When Anders was little and not sleeping through the night (before I went to work) Sean and I would trade off getting up with him or we would get up together to try and calm Anders down and feed him. Sean works 12-14 hour days, but we chose to be parents together, which means, for us, we both share parenting responsibilities.
Honestly, not to be rude, but it sounds like Lance needs to be reminded that you two CHOSE to have a baby together and raise him in your family unit. You have changed from a couple who can each be individually self-reliant to a trio with 2 people needing to do the work to keep the third happy and healthy. I agree that in being a SAHM more of the responsibilities do fall on you (they did on me too when I was home during Anders' first months and even when I was working part-time) however, parenting your child when both parents are home is not one of them. I'm sorry, but I think it's time to sit down and have a serious expectation discussion with him. IMO, working outside the home is not an excuse to shirk your parenting responsibilities.
Also, have you looked into CIO or other sleep methods or talked to your doctor about Wyatt waking up so much at night? Some kids wake up a ton, but it must be truly exhausting if he is getting up so much at 7 months old.
Sorry, I would have totally flipped the f out on Ryan if he EVER told me no after I asked for help with KR. That's completely unacceptable. He know's when I've hit my limit, and if I ask for help, then my limit is reached. I either start 1.) Crying or 2.) yelling (not at KR, at myself) Luckily, I have only done that once-it was in the beginning.
If KR gets up-usually (thank you jesus) it's only once and around 4:00 or 5:00. The way we work it out is that Ry will bring KR to me to nurse him. Usually what's been happening lately is that KR falls asleep, and I fall asleep, so we just end up bed sharing for that last hour/two hours. When Ry has to work I will go get him.
This morning KR got up at 4:00, I fed him, went back to sleep. Then he got up again and decided kicking me and the dog would be fun. So I made Ryan get up and put him in the swing to go back to sleep. The swing is on his side of the room anyway.

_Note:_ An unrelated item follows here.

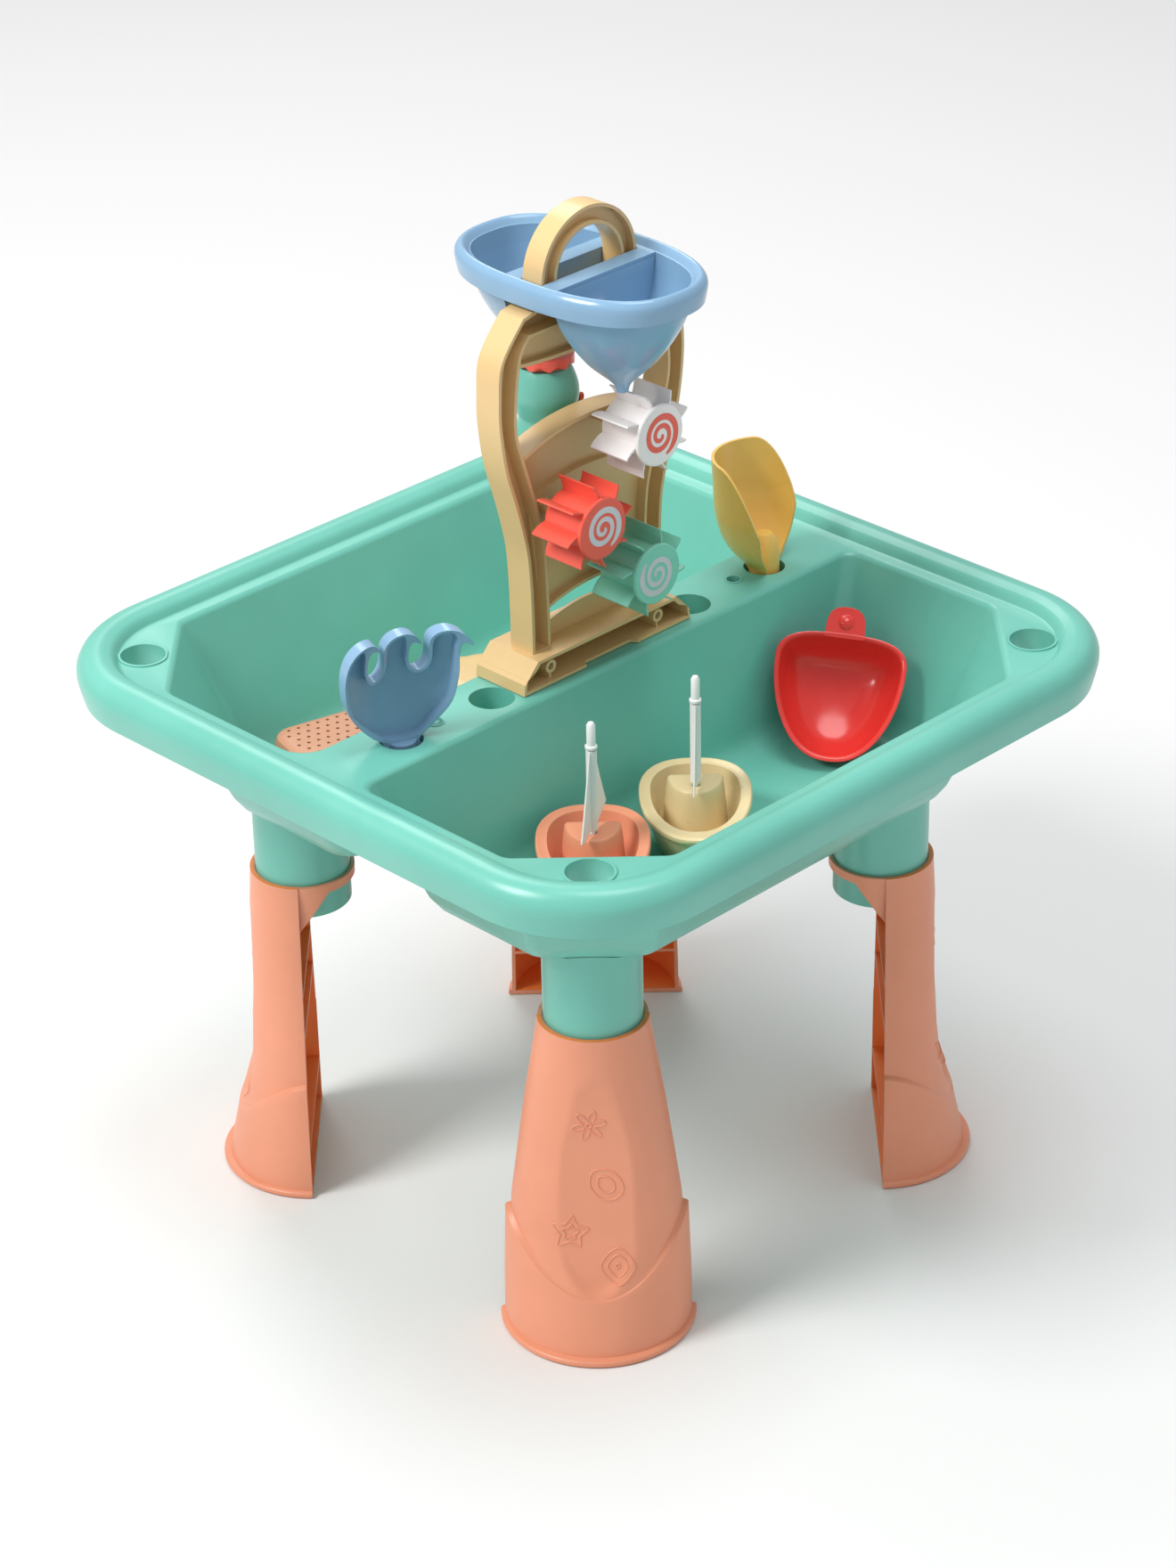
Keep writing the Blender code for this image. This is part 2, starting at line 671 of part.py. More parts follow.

Seriously, I'd be PISSED if Ryan ever said that EVER. It takes two to make a baby. If he said that, then guess what room I'd be calming KR down in...the bedroom. I'm passive agressive like that.
I'm so sorry to hear that Lance doesn't help out! When MH was still working (he's a teacher also) I was the one getting up at night with Katie. If I really needed the help, then he got up too. Now that he's off for the summer, we take turns or both get up. With that being said, Katie rarely will wake up in the middle of the night now. Her normal sleeping routine is 9pm-6am, takes a bottle, and then goes back down til about 8 or 9 ( I am very fortunate she sleeps so well!)
Good luck with Lance and I'd def talk to him about heloing out when you need it.